При этом у него глаза такие печальные стали, он поцеловал мою голову и говорит:
— Я так мало уделял внимания своей дочке, больше сыновьям… И когда я взял впервые твою ладошку в свою руку, то почувствовал, что Господь послал мне ангела.
Я прижалась к нему и стала бормотать, что уже не могу жить без него. А он говорит:
— У тебя есть родные! Папа, мама, дедушка, бабушка… они тебя очень любят. Ради них ты должна вернуться.
На том и простились, и отправилась я домой, в Новосибирск.

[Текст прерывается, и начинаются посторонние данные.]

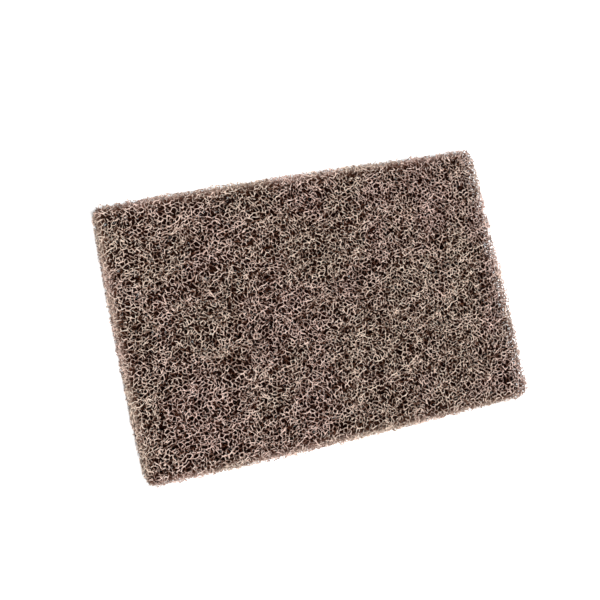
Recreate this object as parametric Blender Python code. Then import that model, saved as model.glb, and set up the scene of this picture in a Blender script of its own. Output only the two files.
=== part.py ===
"""Griddle pad: a flat block of stiff, curled scouring strands, bonded where they cross.

The bonded web is a single piece, so it is one solid. Its skin is a closed net on all six
sides of the block: the strands are the ridges of the net, they meet at crossings, and a
tapering pore sinks into the block inside each mesh of the net. Units are metres, +Z is up,
X runs along the pad, and the origin is the middle of the underside.
"""

import random

import bmesh
import bpy
from mathutils import Vector

# The block, measured over the strands
PAD_LENGTH = 0.152
PAD_WIDTH = 0.102
PAD_THICKNESS = 0.0095
CORNER_RADIUS = 0.0035
# How far the ends of each cut edge fall back from a straight line through its middle
EDGE_BOW = 0.0009

# Pores, one in each mesh of the net
PORE_PITCH = 0.0045
# Share of a pitch by which a pore may lie off an even spacing
PORE_STRAY = 0.31
# What is left between the deepest pores of the two faces
CORE_THICKNESS = 0.0033
DEEPEST_PORE = (PAD_THICKNESS - CORE_THICKNESS) / 2
# Pores differ in depth by up to this much
DEPTH_SPREAD = 0.0009
# Pores in the cut edges end this much sooner, so they stay clear of those in the faces
EDGE_RELIEF = 0.0006
# Pores on the rims, where two sides of the block meet
RIM_PORE = 0.0008

# Strand crossings: most lie a little under the face, and a few stand proud of it and are
# pressed flat with it
LEAST_DROP = 0.00004
MOST_DROP = 0.0003
PROUD_SHARE = 0.025
PROUD_RISE = 0.0003

# A spot whose normal leans less than this from +Z or -Z, as a cosine, is on a face
FACE_LEAN = 0.9
# Two facets that meet more sharply than this, as a cosine, are on different sides
SIDE_TURN = 0.5

WEB_COLOUR = (0.250, 0.178, 0.148, 1.0)
WEB_ROUGHNESS = 0.72
SEED = 46


def clear_scene():
    for old in list(bpy.data.objects):
        bpy.data.objects.remove(old, do_unlink=True)


def web_material():
    material = bpy.data.materials.new("brown_scouring_web")
    material.use_nodes = True
    shader = material.node_tree.nodes["Principled BSDF"]
    shader.inputs["Base Color"].default_value = WEB_COLOUR
    shader.inputs["Roughness"].default_value = WEB_ROUGHNESS
    shader.inputs["Metallic"].default_value = 0.0
    material.diffuse_color = WEB_COLOUR
    return material


def block(size):
    """A box of this size that stands on the origin."""
    bm = bmesh.new()
    bmesh.ops.create_cube(bm, size=1.0)
    bmesh.ops.scale(bm, vec=size, verts=bm.verts)
    bmesh.ops.translate(bm, vec=(0.0, 0.0, size.z / 2), verts=bm.verts)
    return bm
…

Потом мы собрали вещи и всей семьей поплыли в Магадан. Корабль назывался «Джурма», как сейчас помню. Наверху, на палубе, — «вольноопределяющиеся», а в трюмах — ссыльные и осужденные… Страшное дело… Мы с братом заглянули раз внутрь, когда баланду заключенным передавали… Так — две доски опускали в трюм и по ним спускали выварку с пойлом… Едой это и назвать трудно, так… баланда: вода, перловки маленько… и все. Так вот, заключенные там, в трюме, я это сама видела — не сидели, нет… они, вы понимаете, стояли плечом к плечу… Я эту картину на всю жизнь запомнила: валит пар из трюма, а там, в глубине, — люди… стоят и раскачиваются… Вот как пароход переваливается на волнах, так и они… из стороны в сторону… Молча.